> Compiled and ran the code and immediately Bitdefender blocked the program and put up a "Keylogger detected" message.
Which is quite problematic because it was a false positive. You knew and wanted that program to log key presses.
That's the trouble with aggressive heuristics. Users are going to have a program that translates keyboard layouts by hooking the key presses. Or software that comes with some fancy input device.
Then the antivirus says it's a keylogger even though they know it isn't and the user is taught to expect good rather than bad things when they press "allow" against a something-is-wrong prompt.
I wouldn't call it a false positive, since it was definitely logging keys. I view it more like a sudo prompt.
From my experience there are very few legit reasons for intercepting keys, and the use cases you mentioned are better solved by implementing a device driver (which would be signed by MS).
Allowing non-elevated code to install system hooks also enlarges the attack surface, since now a malware piece can just infect your keyboard layout translator for getting keyboard access.
Me, I would like an Intent/Permission mechanism on Windows, where certain actions like keylogging or accessing other processes memory require explicit white-listing (like on Android/iOS). Currently some actions do require a certain privilege, but that privilege is granted per-user, not per-app, so it doesn't help that much.
> From my experience there are very few legit reasons for intercepting keys, and the use cases you mentioned are better solved by implementing a device driver (which would be signed by MS).
That's assuming you have control over what third parties who write the software have done, and needing to go through the expensive bureaucratic process to get a driver signed is a major reason why they wouldn't do it that way if there was any alternative.
> Allowing non-elevated code to install system hooks also enlarges the attack surface, since now a malware piece can just infect your keyboard layout translator for getting keyboard access.
But now you're not talking about antivirus anymore. Installing things is expected to require privileges. There is a huge difference between a password prompt that says "authenticate if you want to install" and a red alert that says "malware detected and blocked, override may cause fire and mayhem."
Which is especially problematic when it's done by third party antivirus because it means the vendor of whatever software is being misdetected as malware probably didn't encounter that in their testing.

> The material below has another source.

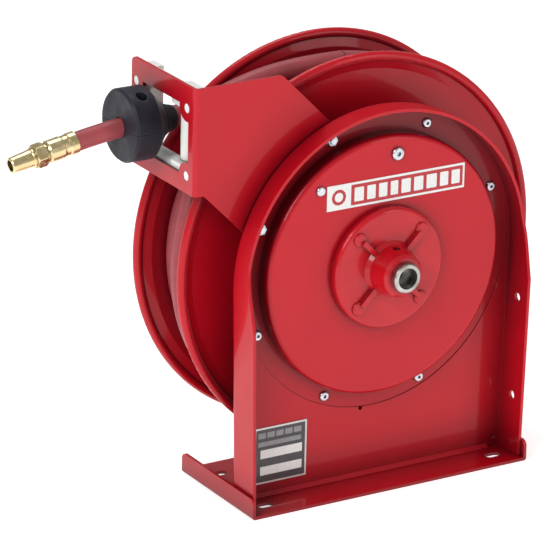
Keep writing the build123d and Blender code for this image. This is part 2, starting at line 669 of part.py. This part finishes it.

> Me, I would like an Intent/Permission mechanism on Windows, where certain actions like keylogging or accessing other processes memory require explicit white-listing (like on Android/iOS). Currently some actions do require a certain privilege, but that privilege is granted per-user, not per-app, so it doesn't help that much.
Fundamentally non-technical people don't understand what they're authorizing. It doesn't matter how granular the choices you provide are if the person in front of the button doesn't understand the implications.
You have to be able to trust the software you run, which implies trusting the people who made it. And people keep trying to solve that problem centrally when it isn't a central problem. Microsoft can't tell you if you can trust your brother, or the girl you met at the computer club. They can't tell you if you can trust Lenovo or Sourceforge. Microsoft certainly can't tell you if you can trust Microsoft. You have to decide, or decide who to trust to decide for you. And if you aren't going to decide for yourself then the person you trust to decide can't be Apple or Microsoft, it needs to be someone you personally actually trust, because central gatekeepers can't be trusted not to act against your interest when it's in theirs.
That's not problematic at all. If I want the thing to run, I'll whitelist it and move on. Constant false positives would probably be a bad thing, sure, but any user advanced enough to be installing a keylogger deliberately is probably advanced enough to know the difference.
The alternative is that we don't see when a keylogger is being installed non-deliberately, and that would be worse IMO.
Which is quite problematic because it was a false positive. You knew and wanted that program to log key presses.
That's the trouble with aggressive heuristics. Users are going to have a program that translates keyboard layouts by hooking the key presses. Or software that comes with some fancy input device.
Then the antivirus says it's a keylogger even though they know it isn't and the user is taught to expect good rather than bad things when they press "allow" against a something-is-wrong prompt.